Riccardo Muti

Un Mozart per ricominciare

di Francesco Lora

Il Ravenna Festival ha festeggiato insieme l’apertura della nuova rassegna, il proprio trentennale e la ripresa dell’attività artistica in tempo di pandemia: Rosa Feola, Riccardo Muti e “la” Cherubini per Skrjabin, Mozart e un pubblico a posti distanziati.
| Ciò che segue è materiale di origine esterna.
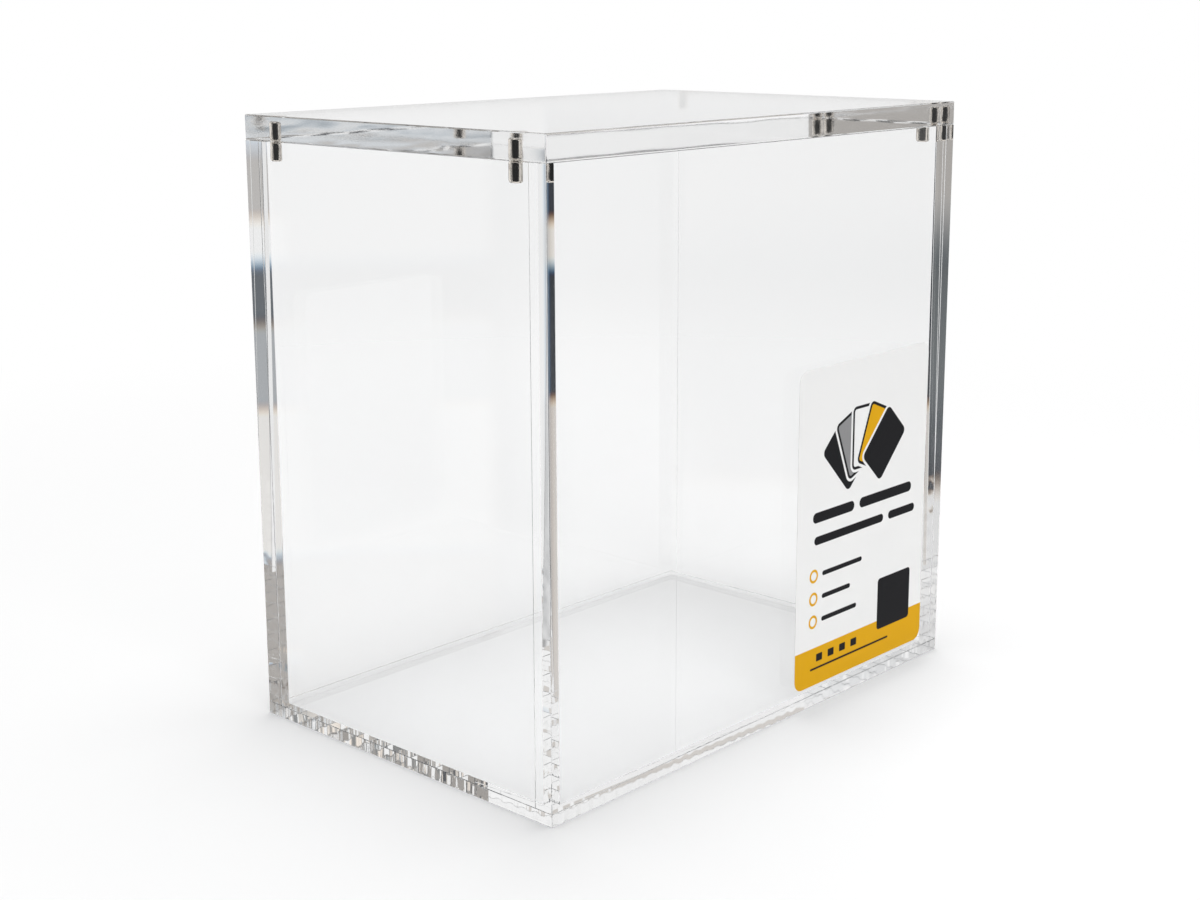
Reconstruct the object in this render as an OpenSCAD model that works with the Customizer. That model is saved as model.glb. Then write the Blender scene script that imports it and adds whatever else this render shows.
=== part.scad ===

RAVENNA, 21 giugno 2020 – Posti distanziati e biglietti introvabili; riscoperta dell’aperto spazio della Rocca Brancaleone; ingressi del pubblico contingentati a partire da settanta minuti prima; termometri elettronici, mascherine chirurgiche e gel disinfettanti; programma snello, niente intervallo e figura inopportuna se si chiede del bagno; uditorio diviso a metà tra quello presenzialista e casuale, che applaude tra un movimento e l’altro di una sinfonia, e quello di musicofili militanti, che dopo mesi di silenzio devono reimparare ad applaudire. Il Ravenna Festival ha festeggiato insieme l’apertura della nuova rassegna, il proprio trentennale e la ripresa dell’attività artistica in tempo di pandemia, pur tra tutte le dovute precauzioni e anzi dettandone il manifesto.

C’è Riccardo Muti sul podio e intorno a lui c’è l’Orchestra giovanile “Luigi Cherubini”. C’è la presidente del Senato della Repubblica, c’è il ministro per i Beni e le attività culturali, c’è il governatore dell’Emilia-Romagna e c’è il direttore generale dell’Unesco. C’è più di un viso amico, che bisogna riconoscere dagli occhi in su. C’è Il Canto degli Italiani, in una morbida esecuzione solo strumentale: niente trionfalistica fanfara introduttiva, canto chiuso nella mente di ciascuno. Le ultime luci del solstizio d’estate se ne vanno mentre si ascolta Rêverie di Aleksandr Nikolaevič Skrjabin, promessa di un sogno di normalità che può tornare, con la sua atmosfera esotica, alata, onirica, così volontariamente diversa dal resto del programma, tutto dedicato a Mozart.

Una prima sezione è formata dal mottetto Exsultate, iubilate e dall’«Et incarnatus est» della Grande messa in Do minore. Autore perfidissimo, questo Wolfgang Amadé, anche e soprattutto quando dischiude i suoi paradisi melodici: il secondo brano dura dieci minuti abbondanti e corrisponde al passo del Credo durante il quale era – e sarebbe tuttora – obbligatorio scendere in ginocchio e rimanervi. Soprano più che all’altezza del compito: Rosa Feola vanta forbitissimo “giro” del suono in maschera, omogeneità timbrica lungo registri solidi e con un’inedita sfumatura brunita, vocalizzazione di qualità anche perché non adulterata da vezzi e trucchetti anglo-germanici, comunicativa semplicità d’eloquio che sveglia il ricordo della giovane Mirella Freni.

Muti incalza vispo nel mottetto, e nel versetto sospende la brezza. Quale sia il suo attuale approccio a Mozart, risulta ancora meglio chiaro nella successiva lettura della Sinfonia n. 41 “Jupiter”. L’impianto ritmico passa in second’ordine rispetto a un flusso melodico liquido, denso, soffuso, alato e alonato; legatissimo; con un meticoloso lavoro d’altri tempi sul suono e con uno spirito di conversazione al contrario franco e basilare. Di ogni accordo si apprezza anche il riverbero, mentre i tempi indugiano all’estremo possibile: a una durata apparentemente nella norma corrisponde, in verità, un testo oltremodo dilatato e mascherato dietro i ritornelli disattesi (quelli nei movimenti secondo e quarto). Un Mozart per ricominciare, ma non secondo la via facile.